Becker-Cohen is currently attending Yale Law, and the two live in New Haven together, but Cluchey says they eventually intend to head back to D.C. Cluchey hopes to continue speechwriting and Becker-Cohen hopes to pursue civil rights law. Cluchey joked, “It might be another last-hurrah for us to do crazy all-hours work on the causes we care about before we move back to the Pioneer Valley and get 10 dogs and work the land or whatever — we’ll see. We’re very much looking forward to retirement.”

The couple married this past year on Memorial Hill, with one of Cluchey’s roommates from his senior year officiating the ceremony. They had a band of Amherst grads and a cake topped with cider doughnuts from Atkins Farm, going for the “quintessential Amherst wedding experience.”

“What we need is here.”
What sticks with me is that Cluchey, half-laughing, said, “I would give anything to switch places with you. I’m not going to lie.” I suppose it wasn’t an unexpected comment — I think many students have listened to working adults reflect fondly on their college days. But this particular comment really resonated with me. Perhaps because it was a part of his story that truly reflected its whole.
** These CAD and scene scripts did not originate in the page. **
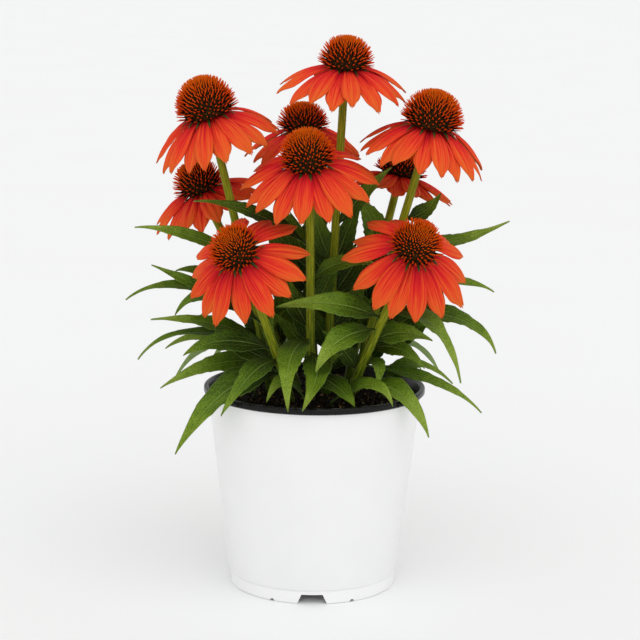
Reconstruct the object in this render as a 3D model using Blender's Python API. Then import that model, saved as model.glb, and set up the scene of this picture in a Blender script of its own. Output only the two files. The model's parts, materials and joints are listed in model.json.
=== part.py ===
"""Potted coneflower plant: nine blooms, their leafy stems, basal leaves, soil and pot.

Lengths below are millimetres, and mesh_object() turns them into metres. +Z is up, the pot
stands on Z = 0 round the origin, and -Y is the side that faces the viewer.
"""
import math
import random
from collections import namedtuple

import bmesh
import bpy
from mathutils import Vector

METRES = 0.001
GAP = 0.3                       # clearance between pieces that touch on the real plant

# Pot: a straight tapered wall with a rolled lip, on a narrower foot ring.
POT_HEIGHT = 151.0
LIP_RADIUS = 82.5
LIP_UNDERSIDE = 146.4
POT_WALL = 1.5
WALL_TOP_RADIUS = 79.6
LEDGE_RADIUS = 63.4
LEDGE_HEIGHT = 11.3
FOOT_RADIUS = 61.9
FOOT_RING_WIDTH = 3.1
FLOOR_UNDERSIDE = 8.0
FLOOR_TOP = 9.8
POT_SIDES = 36
FOOT_NOTCH = (15.6, 23.0, 7.2)  # width at its top, width at the rest plane, height
FOOT_SCALLOP_RADIUS = 2.0
SCALLOP_OFFSET = 28.3           # degrees from the middle of each notch
NOTCH_ANGLES = (-90, 30, 150)
DRAIN_RADIUS = 5.0
DRAIN_CIRCLE = 44.0

# Potting mix
SOIL_TOP = 143.0
SOIL_RELIEF = 1.1
SOIL_RINGS = (38.0, 77.0)
ROOTING_DEPTH = 14.0

# Stems and basal crowns
STEM_RADIUS_FOOT = 3.3
STEM_RADIUS_HEAD = 2.8
STEM_SIDES = 6
STEM_STEPS = 6
FOOT_RISE = 0.07                # share of a stem that rises upright from the soil
HEAD_REACH = 0.14               # share of it that lines up with the head
CROWN_RADIUS = 4.5
CROWN_HEIGHT = 6.0
BRACT_TIP_RADIUS = 11.5
BRACT_COUNT = 8

# Petals
PETAL_ROOT_RADIUS = 6.5
PETAL_WIDTH = 15.0
PETAL_RIDGE = 0.7               # how far the middle lies above the petal's own surface
PETAL_ARCH = 1.3                # how far the edges lie below it, at full width
PETAL_LAYERS = (1.0, -1.0)      # even and odd petals lie this far off their common cone
PETAL_DISC_RADIUS = 9.0
PETAL_DISC_HEIGHTS = (0.3, 2.7)
# Along a petal, as fractions of its length and of half its width.
PETAL_OUTLINE = ((0.0, 0.24), (0.3, 0.70), (0.6, 1.0), (0.86, 0.78), (1.0, 0.28))

# Seed cones
SPIKES_ROUND = 13
SPIKE_ROWS = 8
SPIKE_SIDE = 6.0
SPIKE_TOP = 2.2
CONE_BASE = 3.0
CONE_TUCK = math.radians(97)   # polar angle where the dome meets its base

# Leaves: along a blade, as fractions of its length and of half its width.
LEAF_OUTLINE = ((0.00, 0.10), (0.08, 0.12), (0.21, 0.70), (0.34, 1.00), (0.375, 0.87),
                (0.50, 0.90), (0.54, 0.72), (0.69, 0.50), (0.73, 0.36))
BLADE_START = 0.21              # share of a leaf that is its stalk
LEAF_KEEL = 1.0                 # how far the midrib lies below the blade's middle
PETIOLE_KEEL = 1.5
LEAF_FOLD = 0.12                # rise of the edges over half the width

# Each bloom: number, centre of its petal disc, lean in degrees to the right and towards
# the viewer, width and height of the seed cone with its spikes, place of its stem in the
# soil, petal length, droop at the root and tip of a petal, and the angles of its petals
# round the head, where 270 points to the viewer.
Bloom = namedtuple("Bloom", "number head lean cone foot petal droop angles")
BLOOMS = (
    Bloom(1, (20.1, 4, 384.6), (3, 9), (41, 26), (9, 5), 49, (2, 52),
          (192, 217, 238, 261, 278, 302, 324, 349, 15, 41, 66, 91, 116, 142, 167)),
    Bloom(2, (-78.6, 0, 349.6), (-16, 11), (46, 32), (-33, 8), 51, (7, 60),
          (182, 205, 224, 242, 258, 279, 302, 321, 345, 8, 33, 63, 93, 123, 152)),
    Bloom(3, (81.5, -13, 344.0), (12, 8), (46, 30), (30, 6), 50, (8, 62),
          (158, 182, 207, 225, 243, 264, 287, 306, 324, 348, 14, 43, 72, 101, 130)),
    Bloom(4, (-10.7, 59, 333.8), (-3, 6), (40, 24), (0, 28), 44, (4, 54),
          (172, 202, 228, 254, 282, 310, 337, 11, 38, 65, 92, 119, 146)),
    Bloom(5, (-6.0, -36, 319.0), (-5, 26), (42, 29), (-3, -12), 49, (4, 52),
          (173, 196, 218, 238, 263, 285, 305, 331, 354, 17, 43, 73, 97, 121, 147)),
    Bloom(6, (-86.2, 40, 289.8), (-22, 12), (40, 26), (-14, 22), 42, (2, 48),
          (197, 219, 243, 263, 281, 306, 328, 352, 17, 45, 71, 96, 121, 147, 172)),
    Bloom(7, (62.0, 40, 301.5), (12, -4), (40, 21), (25, 25), 41, (2, 36),
          (248, 268, 287, 309, 331, 355, 20, 48, 77, 105, 134, 162, 190, 219)),
    Bloom(8, (-54.5, -62, 257.8), (-18, 46), (40, 24), (-18, -25), 48, (8, 56),
          (142, 168, 195, 216, 235, 259, 285, 309, 332, 2, 35, 63, 90, 117)),
    Bloom(9, (69.8, -60, 262.4), (11, 46), (40, 24), (26, -22), 50, (12, 58),
          (134, 158, 182, 213, 240, 261, 283, 307, 331, 358, 28, 50, 71, 105)),
)

# Basal crowns: number and place in the soil.
CROWNS = {
    1: (-44, -10),
    2: (-6, -34),
    3: (12, -38),
    4: (50, -10),
    5: (26, 44),
    6: (-28, 40),
}

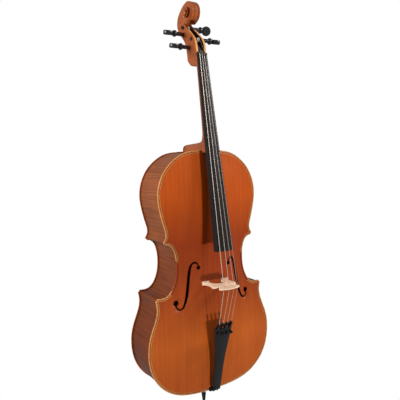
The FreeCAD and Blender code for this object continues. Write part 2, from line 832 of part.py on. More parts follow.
def build_neck():
    """Neck, heel, pegbox and scroll, carved from one piece."""
    blank = prism(runs_wire(head_profile()), V(80, 0, 0))
    blank.translate(V(-40, 0, 0))
    head = one_solid(blank.common(head_taper()))
    head = head.fuse(volute_steps())
    head = head.cut([pegbox_cavity()] + [peg_hole(name) for name in STRINGS])
    neck = neck_shaft().fuse(head)
    feature("neck", one_solid(neck))


def board_section(z, lift):
    """Fingerboard section: flat below, crowned above."""
    half = board_half(z)
    low = glue_y(z) + lift
    edge = glue_y(z) - size("board_edge")
    radius = size("board_radius")
    crown = edge - (radius - math.sqrt(radius * radius - half * half))
    top = Part.Arc(V(-half, edge, z), V(0, crown, z), V(half, edge, z)).toShape()
    sides = [Part.LineSegment(V(half, edge, z), V(half, low, z)).toShape(),
             Part.LineSegment(V(half, low, z), V(-half, low, z)).toShape(),
             Part.LineSegment(V(-half, low, z), V(-half, edge, z)).toShape()]
    return Part.Wire([top] + sides)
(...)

It seems every part of Cluchey’s life has some thread that leads back to Amherst. Granted, I interviewed Cluchey as an Amherst student myself, so perhaps the context of our talk led to these responses. Regardless, his profound love of Amherst was evident even in his tone and diction. “This is slightly embarrassing — I don’t think I’ve ever missed a homecoming since I graduated,” he said. “I’m very into Amherst, not blind to its flaws, but I don’t know, there’s something about it that always gets me. I just breathe easier up there.”

While discussing his favorite writers, one poet that came up was Wendell Berry, who once closed a poem with the words, “What we need is here.” Hanging up the phone, I thought about how Cluchey feels like a person who embodies the spirit of that line. He’s someone who cherishes place, and has the ability to show that to others, even to an “other” over the phone.

“Maybe you’ll experience this, there’s sort of a weird period for a couple of years after you graduate where you’ll still know people there, and some of the same dynamics are still in play, and for me … when you come back and you don’t know anybody and it’s not about the people anymore it’s about the place, the feeling grew much stronger,” he said.